En voulant “faire du participatif”, Vincent introduit encore de l’incertitude dans le système du DG. Il y a fort à parier que lors de la réunion sur la stratégie commerciale, le DG tentera de prendre le contrôle de l’animation, plombant la créativité attendue.
Que faire?
En approche paradoxale, on prescrit le symptôme : Vincent pourrait “lâcher” et suggérer à son DG d’animer lui-même la réunion commerciale, voire de décider tout seul de la stratégie commerciale : quel gain de temps! Le DG se rendrait peut-être compte de l’absurdité de sa crainte.
Vincent pourrait aussi poser au DG la question “Si on laisse les groupes se composer librement, que crains-tu qu’il arrive? Ce serait quoi, le scénario du pire?” Le DG se rendrait peut-être compte qu’il ne risque rien, car ces cadres sont des adultes experts dotés d’un sens profond de leur responsabilité.

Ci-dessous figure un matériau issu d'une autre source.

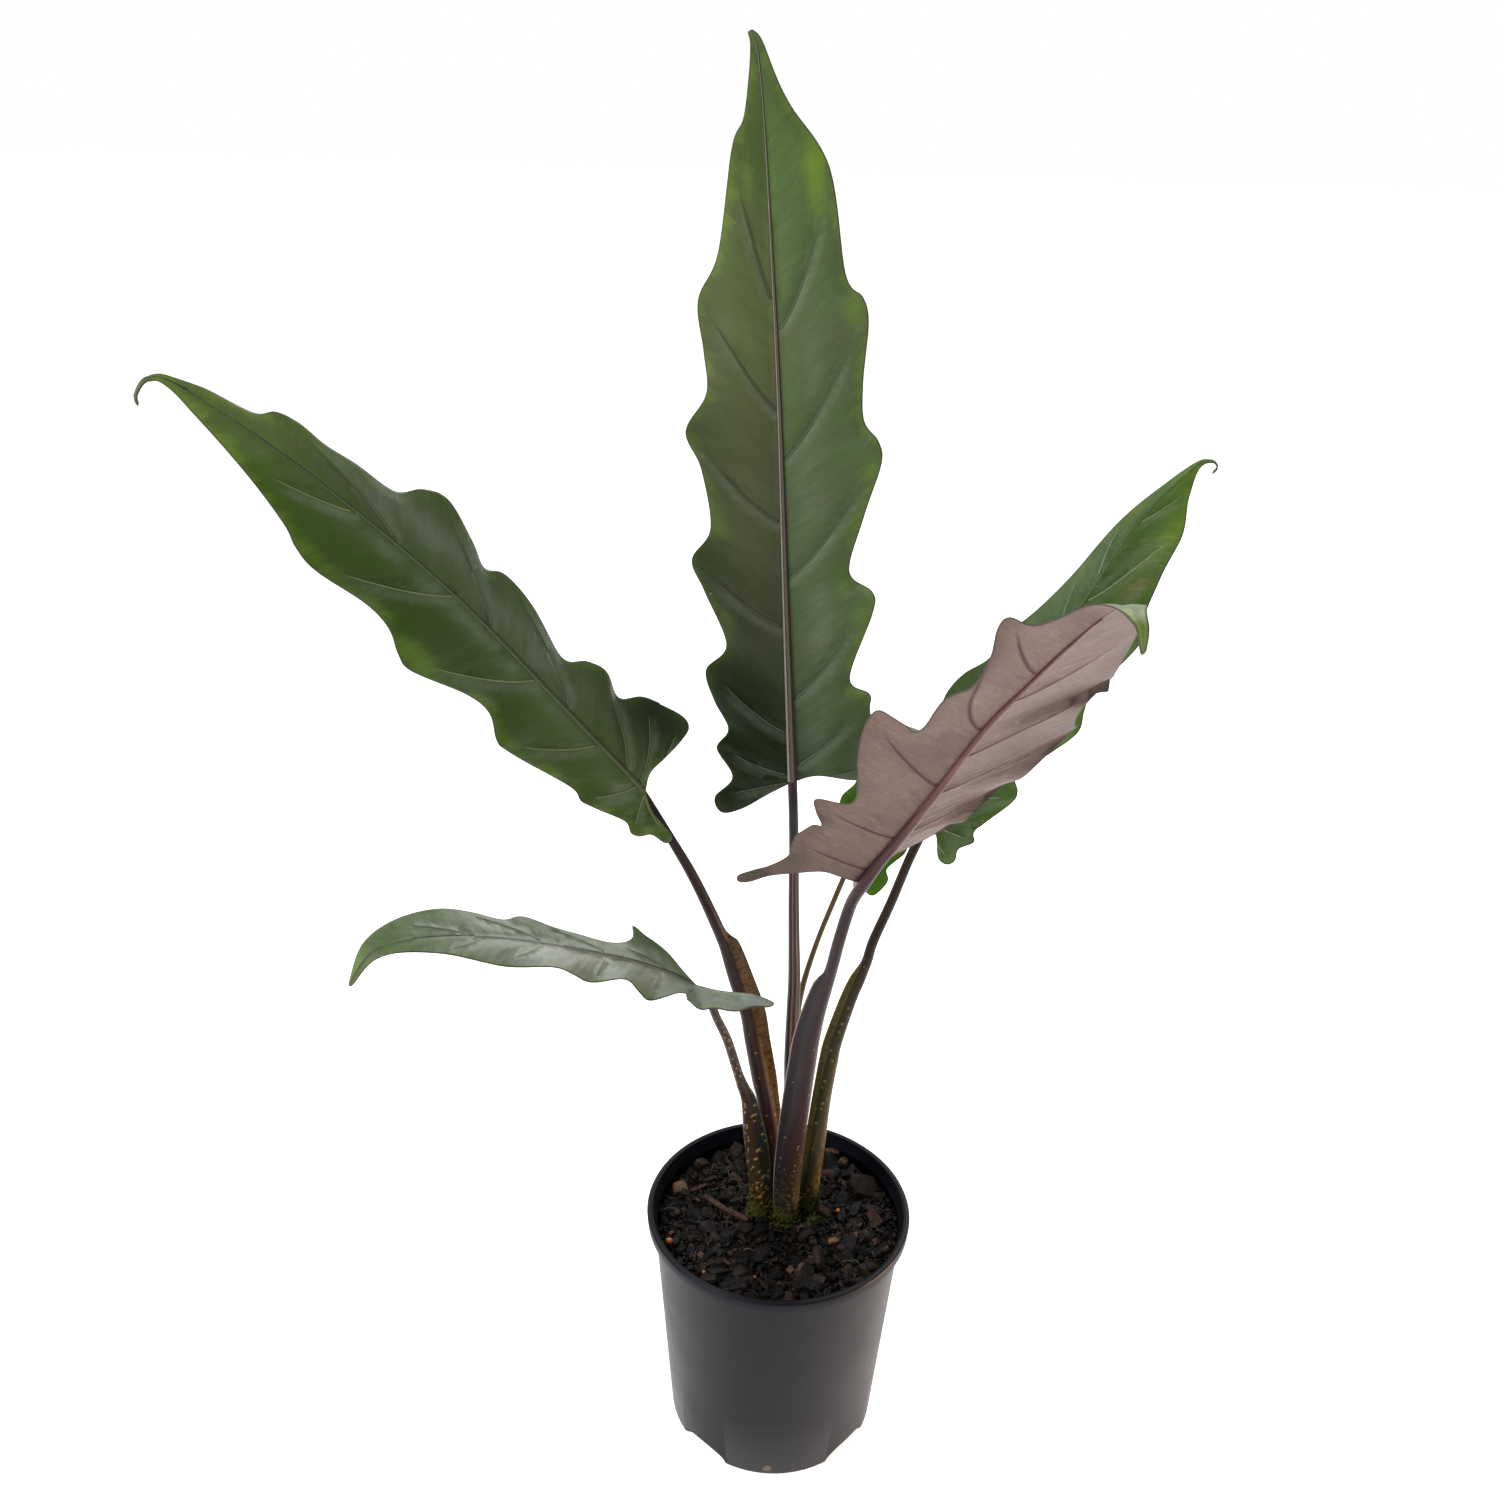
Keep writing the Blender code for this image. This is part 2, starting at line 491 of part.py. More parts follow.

Le control freak ne prend généralement pas le recul nécessaire sur sa façon de fonctionner avant qu’un événement grave ne l’y force (démission, burn out, divorce, ….). Trop tard, il se rendra compte alors que sa difficulté à (se) faire confiance l’a empêché de vivre une vie sereine et de développer un environnement de travail stimulant et innovant.